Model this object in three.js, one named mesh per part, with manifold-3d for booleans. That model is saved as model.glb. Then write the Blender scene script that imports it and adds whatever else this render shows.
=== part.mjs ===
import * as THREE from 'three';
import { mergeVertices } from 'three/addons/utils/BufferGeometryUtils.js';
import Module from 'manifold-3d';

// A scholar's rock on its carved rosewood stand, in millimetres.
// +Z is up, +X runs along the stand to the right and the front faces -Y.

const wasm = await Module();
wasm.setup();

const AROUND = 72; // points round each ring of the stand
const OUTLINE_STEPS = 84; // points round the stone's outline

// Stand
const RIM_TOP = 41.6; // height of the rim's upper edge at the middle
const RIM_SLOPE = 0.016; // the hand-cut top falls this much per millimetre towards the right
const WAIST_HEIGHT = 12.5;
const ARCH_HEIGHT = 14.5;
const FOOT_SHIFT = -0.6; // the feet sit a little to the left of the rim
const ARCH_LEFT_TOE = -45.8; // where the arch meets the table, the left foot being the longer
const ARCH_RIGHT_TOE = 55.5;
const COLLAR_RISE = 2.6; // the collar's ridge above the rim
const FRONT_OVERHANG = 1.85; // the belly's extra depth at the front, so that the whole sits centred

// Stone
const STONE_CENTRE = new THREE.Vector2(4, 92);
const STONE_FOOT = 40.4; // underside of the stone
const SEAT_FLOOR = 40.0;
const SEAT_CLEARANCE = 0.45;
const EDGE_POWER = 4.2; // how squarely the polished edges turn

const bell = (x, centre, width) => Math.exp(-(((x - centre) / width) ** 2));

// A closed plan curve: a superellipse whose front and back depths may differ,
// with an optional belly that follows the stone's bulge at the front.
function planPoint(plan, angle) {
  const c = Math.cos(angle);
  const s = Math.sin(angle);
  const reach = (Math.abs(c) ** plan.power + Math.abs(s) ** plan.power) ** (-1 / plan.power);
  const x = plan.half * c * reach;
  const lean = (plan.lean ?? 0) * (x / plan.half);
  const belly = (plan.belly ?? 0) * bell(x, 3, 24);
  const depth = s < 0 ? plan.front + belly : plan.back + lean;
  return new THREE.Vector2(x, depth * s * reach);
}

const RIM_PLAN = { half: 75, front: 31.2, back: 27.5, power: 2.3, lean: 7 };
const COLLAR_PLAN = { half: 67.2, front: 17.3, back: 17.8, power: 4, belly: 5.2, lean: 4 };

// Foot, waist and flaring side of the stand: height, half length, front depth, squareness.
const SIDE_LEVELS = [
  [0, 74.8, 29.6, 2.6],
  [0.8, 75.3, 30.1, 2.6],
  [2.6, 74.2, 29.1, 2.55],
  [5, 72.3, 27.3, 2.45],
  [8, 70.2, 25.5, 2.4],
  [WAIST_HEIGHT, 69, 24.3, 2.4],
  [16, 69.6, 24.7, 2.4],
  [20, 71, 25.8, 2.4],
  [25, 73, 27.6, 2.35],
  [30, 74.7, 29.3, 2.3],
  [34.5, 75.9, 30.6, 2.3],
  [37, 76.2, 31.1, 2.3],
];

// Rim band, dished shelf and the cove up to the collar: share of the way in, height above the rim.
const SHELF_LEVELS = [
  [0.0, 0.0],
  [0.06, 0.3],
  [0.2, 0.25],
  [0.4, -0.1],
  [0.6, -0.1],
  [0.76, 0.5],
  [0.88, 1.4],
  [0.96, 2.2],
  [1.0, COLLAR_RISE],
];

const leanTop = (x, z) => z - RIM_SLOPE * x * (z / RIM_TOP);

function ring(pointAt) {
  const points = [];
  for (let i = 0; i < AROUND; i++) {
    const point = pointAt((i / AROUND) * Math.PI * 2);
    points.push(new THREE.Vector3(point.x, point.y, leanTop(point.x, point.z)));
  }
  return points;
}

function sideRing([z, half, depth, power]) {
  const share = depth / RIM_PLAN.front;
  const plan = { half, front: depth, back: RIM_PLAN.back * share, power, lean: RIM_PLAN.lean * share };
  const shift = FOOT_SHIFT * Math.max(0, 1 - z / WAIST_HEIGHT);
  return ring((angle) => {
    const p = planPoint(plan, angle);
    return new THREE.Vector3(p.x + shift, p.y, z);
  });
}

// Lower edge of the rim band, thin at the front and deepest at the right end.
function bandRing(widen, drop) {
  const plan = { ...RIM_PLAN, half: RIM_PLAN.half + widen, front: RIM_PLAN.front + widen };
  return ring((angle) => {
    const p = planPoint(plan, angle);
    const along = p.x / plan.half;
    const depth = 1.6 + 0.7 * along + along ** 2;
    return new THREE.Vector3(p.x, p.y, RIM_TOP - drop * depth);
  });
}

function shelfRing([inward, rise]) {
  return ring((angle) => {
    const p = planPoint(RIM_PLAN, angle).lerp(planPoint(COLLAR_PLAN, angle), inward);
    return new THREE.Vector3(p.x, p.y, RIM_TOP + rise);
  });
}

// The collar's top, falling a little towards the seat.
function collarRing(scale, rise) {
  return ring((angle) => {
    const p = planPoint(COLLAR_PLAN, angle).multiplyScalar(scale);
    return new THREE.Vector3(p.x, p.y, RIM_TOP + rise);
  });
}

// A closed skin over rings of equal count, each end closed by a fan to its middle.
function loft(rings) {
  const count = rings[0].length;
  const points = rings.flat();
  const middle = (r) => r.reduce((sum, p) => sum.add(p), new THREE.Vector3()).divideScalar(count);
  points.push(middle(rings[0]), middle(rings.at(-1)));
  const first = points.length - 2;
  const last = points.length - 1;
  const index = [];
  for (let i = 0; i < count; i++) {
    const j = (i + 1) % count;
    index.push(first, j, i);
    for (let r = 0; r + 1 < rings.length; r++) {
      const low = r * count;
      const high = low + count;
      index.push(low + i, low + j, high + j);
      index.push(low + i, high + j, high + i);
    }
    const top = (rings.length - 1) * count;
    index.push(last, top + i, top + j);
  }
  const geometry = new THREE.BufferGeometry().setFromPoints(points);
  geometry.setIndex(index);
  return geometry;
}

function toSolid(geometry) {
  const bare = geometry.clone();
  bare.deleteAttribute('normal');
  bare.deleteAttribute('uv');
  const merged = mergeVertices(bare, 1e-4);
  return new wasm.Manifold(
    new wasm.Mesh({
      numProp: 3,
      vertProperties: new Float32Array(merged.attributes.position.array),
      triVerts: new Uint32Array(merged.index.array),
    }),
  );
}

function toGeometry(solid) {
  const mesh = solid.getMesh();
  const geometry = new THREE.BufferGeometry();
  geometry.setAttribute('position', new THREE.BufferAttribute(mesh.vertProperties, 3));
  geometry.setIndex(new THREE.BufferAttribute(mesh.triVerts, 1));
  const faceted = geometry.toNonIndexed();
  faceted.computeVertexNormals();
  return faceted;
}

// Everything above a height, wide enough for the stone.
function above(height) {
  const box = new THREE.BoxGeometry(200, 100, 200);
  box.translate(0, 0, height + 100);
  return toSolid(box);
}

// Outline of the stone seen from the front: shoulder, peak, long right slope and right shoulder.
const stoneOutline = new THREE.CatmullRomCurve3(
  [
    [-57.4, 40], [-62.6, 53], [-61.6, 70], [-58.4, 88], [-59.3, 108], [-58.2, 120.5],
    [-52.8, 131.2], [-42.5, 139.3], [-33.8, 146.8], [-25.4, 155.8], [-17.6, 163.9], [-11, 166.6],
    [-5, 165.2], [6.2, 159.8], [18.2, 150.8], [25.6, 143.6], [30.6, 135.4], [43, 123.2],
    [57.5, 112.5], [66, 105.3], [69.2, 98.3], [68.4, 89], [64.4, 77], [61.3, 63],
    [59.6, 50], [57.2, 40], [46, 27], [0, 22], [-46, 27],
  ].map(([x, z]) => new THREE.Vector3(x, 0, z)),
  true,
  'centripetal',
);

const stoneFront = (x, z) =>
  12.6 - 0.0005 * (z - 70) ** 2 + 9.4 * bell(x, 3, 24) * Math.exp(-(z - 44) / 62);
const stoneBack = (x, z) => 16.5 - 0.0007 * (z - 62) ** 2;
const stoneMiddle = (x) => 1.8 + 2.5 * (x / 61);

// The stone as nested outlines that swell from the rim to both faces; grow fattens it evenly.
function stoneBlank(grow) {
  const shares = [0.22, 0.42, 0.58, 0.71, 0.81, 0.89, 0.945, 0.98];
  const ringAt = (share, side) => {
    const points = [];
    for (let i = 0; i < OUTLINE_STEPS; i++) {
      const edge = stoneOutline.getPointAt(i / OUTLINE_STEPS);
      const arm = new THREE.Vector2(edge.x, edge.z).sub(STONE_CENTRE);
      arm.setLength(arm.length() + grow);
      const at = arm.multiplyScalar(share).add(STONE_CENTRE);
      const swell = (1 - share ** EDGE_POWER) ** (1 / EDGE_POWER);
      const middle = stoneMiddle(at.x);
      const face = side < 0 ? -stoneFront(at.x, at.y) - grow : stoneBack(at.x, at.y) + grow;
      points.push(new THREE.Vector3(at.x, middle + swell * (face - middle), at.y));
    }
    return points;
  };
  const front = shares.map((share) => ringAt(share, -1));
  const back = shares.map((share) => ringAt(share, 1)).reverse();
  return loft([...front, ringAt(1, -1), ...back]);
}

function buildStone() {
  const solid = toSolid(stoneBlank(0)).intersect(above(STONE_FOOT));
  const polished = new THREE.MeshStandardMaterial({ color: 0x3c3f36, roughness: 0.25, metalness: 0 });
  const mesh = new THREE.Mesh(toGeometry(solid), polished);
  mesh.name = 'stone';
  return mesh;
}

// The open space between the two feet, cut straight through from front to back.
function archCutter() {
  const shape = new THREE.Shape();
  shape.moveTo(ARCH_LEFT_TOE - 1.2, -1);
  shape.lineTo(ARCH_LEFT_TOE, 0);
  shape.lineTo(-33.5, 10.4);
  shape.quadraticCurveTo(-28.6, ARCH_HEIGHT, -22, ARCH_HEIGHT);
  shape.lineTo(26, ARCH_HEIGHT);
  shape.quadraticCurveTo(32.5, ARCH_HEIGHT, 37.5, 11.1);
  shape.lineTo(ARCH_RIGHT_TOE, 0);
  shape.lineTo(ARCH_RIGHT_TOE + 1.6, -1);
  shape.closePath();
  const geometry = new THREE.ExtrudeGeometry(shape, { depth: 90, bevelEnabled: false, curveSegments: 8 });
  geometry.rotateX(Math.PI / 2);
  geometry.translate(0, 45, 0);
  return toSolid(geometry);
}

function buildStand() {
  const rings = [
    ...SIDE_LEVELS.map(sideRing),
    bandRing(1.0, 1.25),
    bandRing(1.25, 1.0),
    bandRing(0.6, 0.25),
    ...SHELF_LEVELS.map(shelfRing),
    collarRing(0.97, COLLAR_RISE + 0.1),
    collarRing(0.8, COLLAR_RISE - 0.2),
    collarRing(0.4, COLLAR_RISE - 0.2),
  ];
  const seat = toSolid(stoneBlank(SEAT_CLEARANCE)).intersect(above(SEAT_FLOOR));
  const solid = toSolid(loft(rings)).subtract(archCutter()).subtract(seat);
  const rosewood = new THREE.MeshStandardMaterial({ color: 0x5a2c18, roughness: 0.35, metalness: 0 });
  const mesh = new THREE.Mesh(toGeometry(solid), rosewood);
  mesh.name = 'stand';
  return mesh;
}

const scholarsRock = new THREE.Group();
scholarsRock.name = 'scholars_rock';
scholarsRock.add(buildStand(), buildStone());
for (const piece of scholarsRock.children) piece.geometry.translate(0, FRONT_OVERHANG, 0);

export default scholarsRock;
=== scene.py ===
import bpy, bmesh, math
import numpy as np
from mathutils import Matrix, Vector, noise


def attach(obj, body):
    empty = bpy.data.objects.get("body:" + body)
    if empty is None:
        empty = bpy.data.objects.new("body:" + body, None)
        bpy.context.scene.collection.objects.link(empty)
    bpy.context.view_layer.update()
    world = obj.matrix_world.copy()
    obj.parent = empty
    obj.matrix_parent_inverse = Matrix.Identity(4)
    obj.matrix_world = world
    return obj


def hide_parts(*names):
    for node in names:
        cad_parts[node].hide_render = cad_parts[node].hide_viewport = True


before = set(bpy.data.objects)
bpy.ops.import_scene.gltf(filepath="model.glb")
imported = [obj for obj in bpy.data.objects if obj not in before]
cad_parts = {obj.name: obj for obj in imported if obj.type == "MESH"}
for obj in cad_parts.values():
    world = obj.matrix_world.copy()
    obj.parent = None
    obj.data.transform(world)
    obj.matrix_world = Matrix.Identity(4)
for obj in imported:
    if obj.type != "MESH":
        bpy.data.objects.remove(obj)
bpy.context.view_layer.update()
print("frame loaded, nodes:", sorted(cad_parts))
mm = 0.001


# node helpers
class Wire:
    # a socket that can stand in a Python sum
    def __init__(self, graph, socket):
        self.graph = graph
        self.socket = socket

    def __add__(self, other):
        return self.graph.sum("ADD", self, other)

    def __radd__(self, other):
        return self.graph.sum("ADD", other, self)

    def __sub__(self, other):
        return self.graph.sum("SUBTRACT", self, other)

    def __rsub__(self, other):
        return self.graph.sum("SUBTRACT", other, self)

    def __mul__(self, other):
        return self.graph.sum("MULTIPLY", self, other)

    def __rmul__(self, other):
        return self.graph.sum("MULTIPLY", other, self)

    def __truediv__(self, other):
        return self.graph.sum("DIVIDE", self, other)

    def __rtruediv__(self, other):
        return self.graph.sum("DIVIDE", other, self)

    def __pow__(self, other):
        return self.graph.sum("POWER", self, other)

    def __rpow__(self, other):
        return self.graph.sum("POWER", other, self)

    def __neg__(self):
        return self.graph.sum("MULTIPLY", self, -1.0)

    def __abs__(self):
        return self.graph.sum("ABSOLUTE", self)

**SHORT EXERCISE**
Retype only this portion of the data above: the line containing "const scholarsRock = new THREE.Group();", the line containing "obj.parent = empty", and all lines between them, exactly.

**REPLY**
const scholarsRock = new THREE.Group();
scholarsRock.name = 'scholars_rock';
scholarsRock.add(buildStand(), buildStone());
for (const piece of scholarsRock.children) piece.geometry.translate(0, FRONT_OVERHANG, 0);

export default scholarsRock;
=== scene.py ===
import bpy, bmesh, math
import numpy as np
from mathutils import Matrix, Vector, noise


def attach(obj, body):
    empty = bpy.data.objects.get("body:" + body)
    if empty is None:
        empty = bpy.data.objects.new("body:" + body, None)
        bpy.context.scene.collection.objects.link(empty)
    bpy.context.view_layer.update()
    world = obj.matrix_world.copy()
    obj.parent = empty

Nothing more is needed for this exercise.